__Dataset extract__:

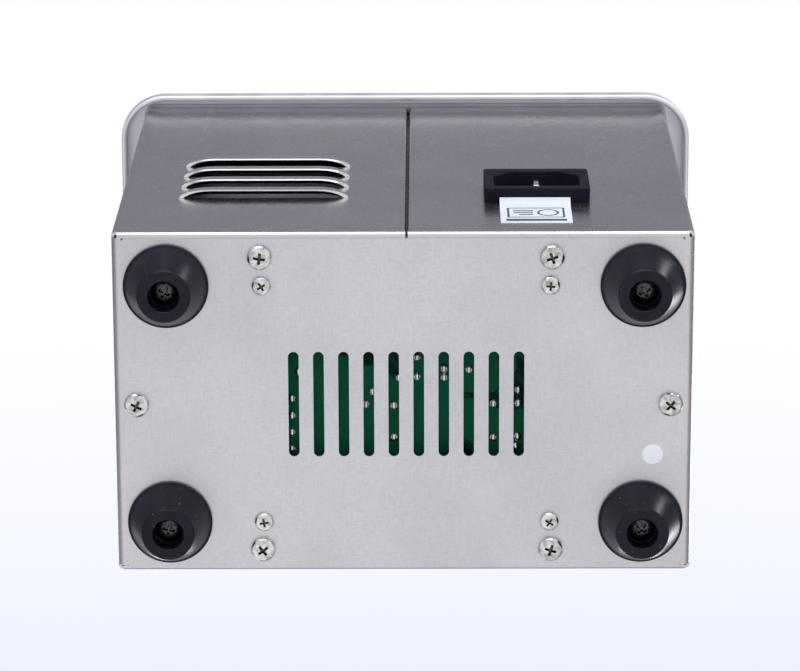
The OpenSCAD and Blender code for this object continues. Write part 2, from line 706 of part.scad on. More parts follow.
// ---------------------------------------------------------------- control panel

// Moulded fascia with bosses that reach through the wall to the control board
module front_fascia() color([0.13, 0.15, 0.20]) difference() {
    union() {
        translate([0, front_y, fascia_z]) front_panel(fascia_w, fascia_h, 6, fascia_t);
        for (x = [-1, 1], z = [-1, 1])
            translate([control_x + x * boss_dx, control_y, fascia_z + z * boss_dz])
                rotate([90, 0, 0]) cylinder(r = boss_r, h = boss_len, $fn = 48);
    }
    translate([window_x, front_y - fascia_t + 1.2, window_z]) front_panel(window_w, window_h, 2, 2);
    translate([window_x, front_y + 1, window_z]) front_panel(window_w - 4, window_h - 4, 1, 4);
    for (i = [-1:1]) translate([window_x + i * button_pitch, front_y + 1, button_z])
        rotate([90, 0, 0]) cylinder(r = button_r + 0.3, h = fascia_t + 2, $fn = 64);
    translate([rocker_x, front_y + 1, rocker_z])
        front_panel(rocker_body_w + 0.2, rocker_body_h + 0.2, 0.5, fascia_t + 2);
    for (x = [-1, 1], z = [-1, 1])
        translate([control_x + x * boss_dx, control_y + 1, fascia_z + z * boss_dz])
            rotate([90, 0, 0]) cylinder(r = 1.1, h = 9, $fn = 32);
}

module display_window() color([0.30, 0.04, 0.05]) translate([window_x, front_y - fascia_t + 1.2, window_z])
    front_panel(window_w - 0.3, window_h - 0.3, 1.8, 1.2);

// Four-digit display standing on the control board
module display_module() color([0.10, 0.10, 0.11]) translate([window_x, control_y, window_z])
    front_panel(window_w - 8, window_h - 5, 0.5, boss_len - 1.4);

module control_board() color([0.06, 0.32, 0.19]) translate([0, control_y + board_t, 0])
    rotate([90, 0, 0]) linear_extrude(board_t) difference() {
        translate([control_x, fascia_z]) rounded_rect(control_w, control_h, 1);
        for (x = [-1, 1], z = [-1, 1])
            translate([control_x + x * boss_dx, fascia_z + z * boss_dz]) circle(1.3, $fn = 32);
    }

module tact_switches() color([0.16, 0.16, 0.17]) for (i = [-1:1])
    translate([window_x + i * button_pitch, control_y, button_z]) difference() {
        front_panel(6.2, 6.2, 0.4, 3.6);
        translate([0, -1.4, 0]) rotate([90, 0, 0]) cylinder(r = 2, h = 4, $fn = 32);
    }

module control_screws() color([0.78, 0.78, 0.8]) for (x = [-1, 1], z = [-1, 1])
    translate([control_x + x * boss_dx, control_y + board_t, fascia_z + z * boss_dz])
        rotate([90, 0, 0]) pan_screw(2.3, 1.6, 1.05, 8, 20);

// Push button: domed cap, retaining flange behind the fascia, and stem down to its switch
module button(i) color([0.78, 0.79, 0.82]) translate([window_x + i * button_pitch, front_y, button_z])
    rotate([90, 0, 0]) rotate_extrude($fn = 64) polygon(concat(
        [[0, -boss_len + 2.9], [1.6, -boss_len + 2.9], [1.6, -1.4], [button_r + 0.9, -1.4],
            [button_r + 0.9, -0.3], [button_r, -0.3]],
        arc(button_r - 0.8, fascia_t + 0.7, 0.8, 0, 70, 5),
        [[0, fascia_t + 1.7]]));

module rocker_housing() color([0.06, 0.06, 0.07]) difference() {
    union() {
        translate([rocker_x, front_y - fascia_t, rocker_z]) front_panel(15.4, 21.4, 1.6, 1.6);
        translate([rocker_x, front_y + rocker_depth, rocker_z])
            front_panel(rocker_body_w, rocker_body_h, 0.4, rocker_depth + fascia_t);
    }
    translate([rocker_x, front_y + 6, rocker_z]) front_panel(11.2, 17.4, 0.3, 12);
    translate([rocker_x - 6.3, rocker_axis_y, rocker_z]) rotate([0, 90, 0])
        cylinder(r = 1.25, h = 12.6, $fn = 32);
}

// Rocker in its off position: the lower half pressed, on stub pivots in the housing's sides
module rocker() color([0.08, 0.08, 0.09]) translate([rocker_x, rocker_axis_y, rocker_z])
    rotate([rocker_tilt, 0, 0]) {
        rotate([90, 0, 90]) linear_extrude(10.4, center = true) polygon([
            [-4.1, -rocker_half], [-3.5, -rocker_half + 2.4], [-3.1, 0], [-3.5, rocker_half - 2.4],
            [-4.1, rocker_half], [0.6, rocker_half - 0.6], [3, 2.6], [3, -2.6], [0.6, -rocker_half + 0.6]]);
        rotate([0, 90, 0]) cylinder(r = 1.2, h = 12.4, center = true, $fn = 32);
    }

module rocker_terminals() color([0.84, 0.70, 0.40]) for (z = [-5, 5])
    translate([rocker_x, front_y + rocker_depth, rocker_z + z]) block([-2.4, 0, -0.4], [2.4, 8, 0.4]);

// ---------------------------------------------------------------- leads

module mains_leads() color([0.45, 0.22, 0.10]) {
    wire(line_route, 1);
    wire(switched_route, 1);
    wire(neutral_route, 1);
}
module earth_lead() color([0.40, 0.60, 0.15]) wire(earth_route, 1);
module transducer_leads() color([0.65, 0.08, 0.08]) {
    wire(hot_route, 0.8);
    wire(cold_route, 0.8);
}

// Flat cable from the generator board's header up to the back of the control board
module ribbon_cable() color([0.60, 0.60, 0.63]) translate([-5, 0, 0]) rotate([90, 0, 90]) linear_extrude(10)
    polygon([[-36, board_top + 7.6], [-35.1, board_top + 7.6], [-33.4, 33], [-33.4, 39],
        [control_y + board_t + 1.9, 43], [control_y + board_t, 43], [control_y + board_t, 42.1],
        [control_y + board_t + 1.5, 42.1], [-34.3, 38.6], [-34.3, 33.4]]);

// ---------------------------------------------------------------- basket and lid

// Woven mesh pan of the basket, as a plain thin shell
module basket_mesh() color([0.74, 0.74, 0.76]) translate([0, 0, basket_low]) difference() {
    linear_extrude(basket_high - basket_low) rounded_rect(basket_w, basket_d, basket_r);
    translate([0, 0, 1]) linear_extrude(60) rounded_rect(basket_w - 2, basket_d - 2, basket_r - 1);
}

// Rim wire, carrying handles and feet of the basket
module basket_frame() color([0.82, 0.82, 0.84]) {
    out = basket_r + basket_wire;
    translate([0, 0, basket_high - 2]) sweep_round(basket_w / 2 - basket_r, basket_d / 2 - basket_r)
        translate([out, 0]) circle(basket_wire, $fn = 24);
    for (s = [-1, 1]) translate([s * (basket_w / 2 + basket_wire), 0, basket_high - 2]) {
        for (y = [-14, 14]) translate([0, y, 0]) cylinder(r = basket_wire, h = 18, $fn = 24);
        for (y = [-1, 1]) translate([0, y * 10, 18]) rotate([90, 0, y > 0 ? 90 : -90]) rotate_extrude(
            angle = 90, $fn = 48) translate([4, 0]) circle(basket_wire, $fn = 24);
        translate([0, -10, 22]) rotate([-90, 0, 0]) cylinder(r = basket_wire, h = 20, $fn = 24);
    }
    for (x = [-1, 1], y = [-1, 1]) translate([x * 48, y * 20, tank_floor + 0.2])
        cylinder(r = 2, h = basket_low - tank_floor - 0.2, $fn = 24);
}

// Side of the lid: brim on the rim, up over the shoulder to the flat top
lid_outline = concat(
    [[lid_brim, 0], [lid_brim, sheet]],
    arc(lid_wall + 2, sheet + 2, 2, 270, 180, 5),
    arc(lid_wall - 3, lid_h - 3, 3, 0, 90, 6),
    arc(lid_wall - 3, lid_h - 3, 3 - sheet, 90, 0, 6),
    arc(lid_wall + 2, sheet + 2, 2 + sheet, 180, 270, 5));

// Pressed lid with a welded drip skirt that hangs inside the tank
module lid() color([0.82, 0.82, 0.84]) translate([0, 0, lid_z]) {
    sweep_round(lid_cx, lid_cy) polygon(lid_outline);
    flat = lid_wall - 3;
    difference() {
        translate([0, 0, lid_h - sheet]) linear_extrude(sheet)
            rounded_rect(2 * (lid_cx + flat), 2 * (lid_cy + flat), flat);
        cylinder(r = 2.2, h = 20, $fn = 32);
    }
    translate([0, 0, -lid_skirt]) linear_extrude(lid_skirt + lid_h - sheet) difference() {
        rounded_rect(tank_w - 3, tank_d - 3, tank_r - 1.5);
        rounded_rect(tank_w - 3 - 2 * sheet, tank_d - 3 - 2 * sheet, tank_r - 1.5 - sheet);
    }
}

module lid_knob() color([0.08, 0.08, 0.09]) translate([0, 0, lid_z + lid_h]) difference() {
    rotate_extrude($fn = 96) polygon(concat(
        [[0, 0], [8, 0], [8, 1.2], [6.4, 4], [6.4, 7]],
        arc(11, 12, 2.4, 300, 360, 4), arc(10.4, 15, 3, 0, 70, 5), [[0, 19]]));
    translate([0, 0, -1]) cylinder(r = 2, h = 12, $fn = 32);
}
module lid_screw() color([0.78, 0.78, 0.8]) translate([0, 0, lid_z + lid_h - sheet])
    pan_screw(3.8, 2.2, 1.95, 10, 10);

// ---------------------------------------------------------------- drawing

casing_wrap();
base_plate();
foot(0);  // foot_front_left
foot(2);  // foot_front_right
foot(1);  // foot_back_left
foot(3);  // foot_back_right
foot_screws();
foot_nuts();
base_screws();
board_screws();
board_spacers();
board_nuts();
power_board();
transformer_core();
transformer_winding();
tuning_inductor();
bulk_capacitor();
film_capacitors();
heat_sink();
power_transistors();
bridge_rectifier();
mains_fuse();
fuse_clips();
board_connectors();
inlet_socket();
inlet_pins();
rear_label();
inspection_sticker();
earth_stud();
earth_nut();
earth_terminal();
tank();
tank_seal();
transducer_bond();
transducer_front_mass();
piezo_rings();
electrode_plates();
transducer_back_mass();
transducer_bolt();
front_fascia();
display_window();
display_module();
control_board();
tact_switches();
control_screws();
button(-1);  // button_time_down
button(0);  // button_start
button(1);  // button_time_up
rocker_housing();
rocker();
rocker_terminals();
mains_leads();
earth_lead();
transducer_leads();
ribbon_cable();
basket_mesh();
basket_frame();
lid();
lid_knob();
lid_screw();
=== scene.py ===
"""A benchtop ultrasonic cleaner: casing, feet and screws, generator board, mains inlet,
control panel, tank, transducer, basket and lid. Metres, +Z up, front at -Y."""

import math

import bmesh
import bpy
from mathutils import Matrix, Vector


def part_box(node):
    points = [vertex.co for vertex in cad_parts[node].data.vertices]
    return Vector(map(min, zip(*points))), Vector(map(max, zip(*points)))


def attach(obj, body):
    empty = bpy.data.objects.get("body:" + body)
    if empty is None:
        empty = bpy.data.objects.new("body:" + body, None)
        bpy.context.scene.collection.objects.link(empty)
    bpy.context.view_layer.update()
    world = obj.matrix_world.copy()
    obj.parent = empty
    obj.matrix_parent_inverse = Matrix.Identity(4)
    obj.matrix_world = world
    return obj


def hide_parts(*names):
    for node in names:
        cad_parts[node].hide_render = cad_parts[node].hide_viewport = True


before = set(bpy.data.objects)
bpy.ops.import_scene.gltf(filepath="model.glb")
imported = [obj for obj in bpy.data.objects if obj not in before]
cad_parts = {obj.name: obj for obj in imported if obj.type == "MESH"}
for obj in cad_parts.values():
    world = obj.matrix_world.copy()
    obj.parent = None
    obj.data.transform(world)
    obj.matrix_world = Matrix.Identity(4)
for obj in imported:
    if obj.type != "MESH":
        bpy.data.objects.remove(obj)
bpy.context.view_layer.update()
scene = bpy.context.scene

# Camera: below and behind the cleaner, looking up along it, with a long lens, so that
# the base plate faces it and the back wall shows at a shallow angle.
bpy.ops.object.camera_add(location=(-0.00606, 0.33777, -1.09212))
camera = bpy.context.object
camera.name = "camera"
camera.rotation_euler = (
    math.radians(163.943),
    math.radians(-0.299),
    math.radians(-179.786),
)
camera.data.sensor_width = 36
camera.data.lens = 185.594
camera.data.clip_start = 0.05
camera.data.clip_end = 40
scene.camera = camera


# Studio room: a white sweep below and around, and grey flags overhead and high at the sides
# so that metal has something darker to reflect. The camera itself sees plain white, with a
# faint cool cast low in its view from below.
def linear(hex_colour):
    """An sRGB hex colour as linear RGBA."""
    parts = [int(hex_colour[i : i + 2], 16) / 255 for i in (1, 3, 5)]
    return tuple(
        c / 12.92 if c <= 0.04045 else ((c + 0.055) / 1.055) ** 2.4 for c in parts
    ) + (1,)


def add(tree, kind, values=None, links=None, stops=None, **settings):
    """Adds a node with its settings, input values, incoming links and ramp stops."""
    made = tree.nodes.new(kind)
    for name, setting in settings.items():
        setattr(made, name, setting)
    for socket, value in (values or {}).items():
        made.inputs[socket].default_value = value
    for socket, source in (links or {}).items():
        tree.links.new(source, made.inputs[socket])
    for place, (at, colour) in enumerate(stops or []):
        ramp = made.color_ramp.elements
        stop = ramp[place] if place < 2 else ramp.new(at)
        stop.position = at
        stop.color = linear(colour)
    return made


def compute(tree, operation, *terms):
    """One step of arithmetic on sockets and plain numbers."""
    made = add(tree, "ShaderNodeMath", operation=operation)
    for socket, term in zip(made.inputs, terms):
        if isinstance(term, (int, float)):
            socket.default_value = term
        else:
            tree.links.new(term, socket)
    return made.outputs[0]


def span(tree, value, low, high, first=0.0, last=1.0, **settings):
    """Takes a value between low and high to one between first and last."""
    ends = {"From Min": low, "From Max": high, "To Min": first, "To Max": last}
    return add(tree, "ShaderNodeMapRange", ends, {"Value": value}, **settings).outputs[0]


def mix(tree, share, first, second):
    """Goes from one colour to another by a share. A colour is a socket or an sRGB hex."""
    made = add(tree, "ShaderNodeMix", links={0: share}, data_type="RGBA")
    for socket, colour in ((made.inputs[6], first), (made.inputs[7], second)):
        if isinstance(colour, str):
            socket.default_value = linear(colour)
        else:
            tree.links.new(colour, socket)
    return made.outputs[2]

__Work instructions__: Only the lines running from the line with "casing_wrap();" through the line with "cad_parts[node].hide_render = cad_parts[node].hide_viewport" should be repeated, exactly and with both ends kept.

__Output below__:
casing_wrap();
base_plate();
foot(0);  // foot_front_left
foot(2);  // foot_front_right
foot(1);  // foot_back_left
foot(3);  // foot_back_right
foot_screws();
foot_nuts();
base_screws();
board_screws();
board_spacers();
board_nuts();
power_board();
transformer_core();
transformer_winding();
tuning_inductor();
bulk_capacitor();
film_capacitors();
heat_sink();
power_transistors();
bridge_rectifier();
mains_fuse();
fuse_clips();
board_connectors();
inlet_socket();
inlet_pins();
rear_label();
inspection_sticker();
earth_stud();
earth_nut();
earth_terminal();
tank();
tank_seal();
transducer_bond();
transducer_front_mass();
piezo_rings();
electrode_plates();
transducer_back_mass();
transducer_bolt();
front_fascia();
display_window();
display_module();
control_board();
tact_switches();
control_screws();
button(-1);  // button_time_down
button(0);  // button_start
button(1);  // button_time_up
rocker_housing();
rocker();
rocker_terminals();
mains_leads();
earth_lead();
transducer_leads();
ribbon_cable();
basket_mesh();
basket_frame();
lid();
lid_knob();
lid_screw();
=== scene.py ===
"""A benchtop ultrasonic cleaner: casing, feet and screws, generator board, mains inlet,
control panel, tank, transducer, basket and lid. Metres, +Z up, front at -Y."""

import math

import bmesh
import bpy
from mathutils import Matrix, Vector


def part_box(node):
    points = [vertex.co for vertex in cad_parts[node].data.vertices]
    return Vector(map(min, zip(*points))), Vector(map(max, zip(*points)))


def attach(obj, body):
    empty = bpy.data.objects.get("body:" + body)
    if empty is None:
        empty = bpy.data.objects.new("body:" + body, None)
        bpy.context.scene.collection.objects.link(empty)
    bpy.context.view_layer.update()
    world = obj.matrix_world.copy()
    obj.parent = empty
    obj.matrix_parent_inverse = Matrix.Identity(4)
    obj.matrix_world = world
    return obj


def hide_parts(*names):
    for node in names:
        cad_parts[node].hide_render = cad_parts[node].hide_viewport = True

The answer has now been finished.